Summer Term 2020 Course Descriptions

Coach Chryst press conference photo

J150: Introduction to Sports Communication

Instructor: TBD
Online only: June 15 – Aug. 9
Prerequisite: Open to all undergraduate students

This course explores the central activities and concepts related to various communication professions involved in the realm of sports. These activities include sports journalism, sports broadcasting, sports marketing communications, and sports public relations. We also consider major social issues that impinge upon these professions including how sports and media intersect with concerns associated with race and gender. We conclude with an exploration of strategies that students can put into place now and in the future to build careers in sports communications and beyond.

Graphic of the United States outline filled with buttons representing many nations and cultures.
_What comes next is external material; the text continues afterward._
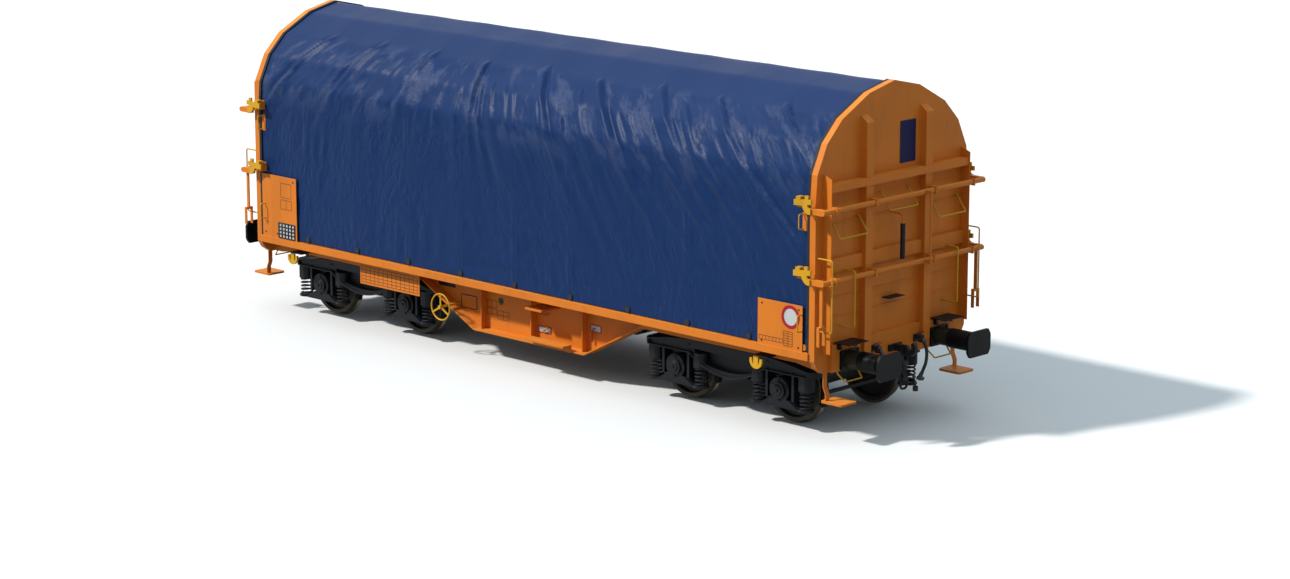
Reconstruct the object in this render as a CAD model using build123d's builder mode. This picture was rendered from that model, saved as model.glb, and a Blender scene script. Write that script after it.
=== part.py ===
from build123d import *
import os

os.makedirs("parts", exist_ok=True)

# Covered coil wagon on two bogies, in millimetres.
# X runs along the wagon, Y across it and Z up. The origin is below the wagon's middle, at the level of
# the wheel flanges' tips, on which the wagon stands when it is put on a flat floor.

# ---------------------------------------------------------------- driving dimensions: wheels and bogies
flange_depth = 28
wheel_radius = 460
rail_top = flange_depth
axle_z = rail_top + wheel_radius
wheelbase = 1800
pivot_pitch = 7000
pivot_x = pivot_pitch / 2
back_to_back = 1360
tyre_width = 135
flange_width = 32
hub_radius = 125
hub_length = 175
axle_radius = 80
journal_radius = 65
journal_y = 1000
journal_length = 190
running_clearance = 0.08
seat_gap = 0.3

# ---------------------------------------------------------------- driving dimensions: underframe
deck_half_length = 5225
sill_outer_y = 1489
sill_top = rail_top + 1135
edge_rail_height = 95
edge_rail_depth = 110
guide_rail_y = sill_outer_y - 82
plate = 10
web_y = 1050
web_plate = 14
sill_low_z = rail_top + 905
belly_low_z = rail_top + 362
belly_half_bottom = 1060
belly_half_top = 2110
flange_plate = 20
flange_out = 170
flange_in = 60
rib_pitch = 972
rib_depth = 105
rib_plate = 12
sill_face_y = web_y + flange_out
bolster_width = 420
bolster_low_z = rail_top + 928
bolster_height = 80
pivot_radius = 150
pivot_low_z = rail_top + 838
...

J162: Mass Media in Multicultural America

Instructor: Hemant Shah
Online only: June 15 – Aug. 9
Prerequisite: Open to all undergraduate students

In this course, we will consider the cultural history and experiences of racial and ethnic minorities and explore the way these groups are portrayed in mainstream mass media. We will focus primarily on three mass media channels: print, television and film; and on two communication forms: news and entertainment. We will learn about the differences and similarities between the terms “race” and “ethnicity;” the central roles and functions of mass media in multicultural societies; the different ways in which mass media create and perpetuate stereotypes of racial and ethnic minorities and majorities, how these images circulate in mass mediated culture and what impact they may have on individuals and societies; and the factors that lead to changes in the ways racial and ethnic minorities and majorities are depicted in mass media. We will explore these and other related issues through a number of learning activities such as quizzes, writing assignments, group discussion and self-reflection.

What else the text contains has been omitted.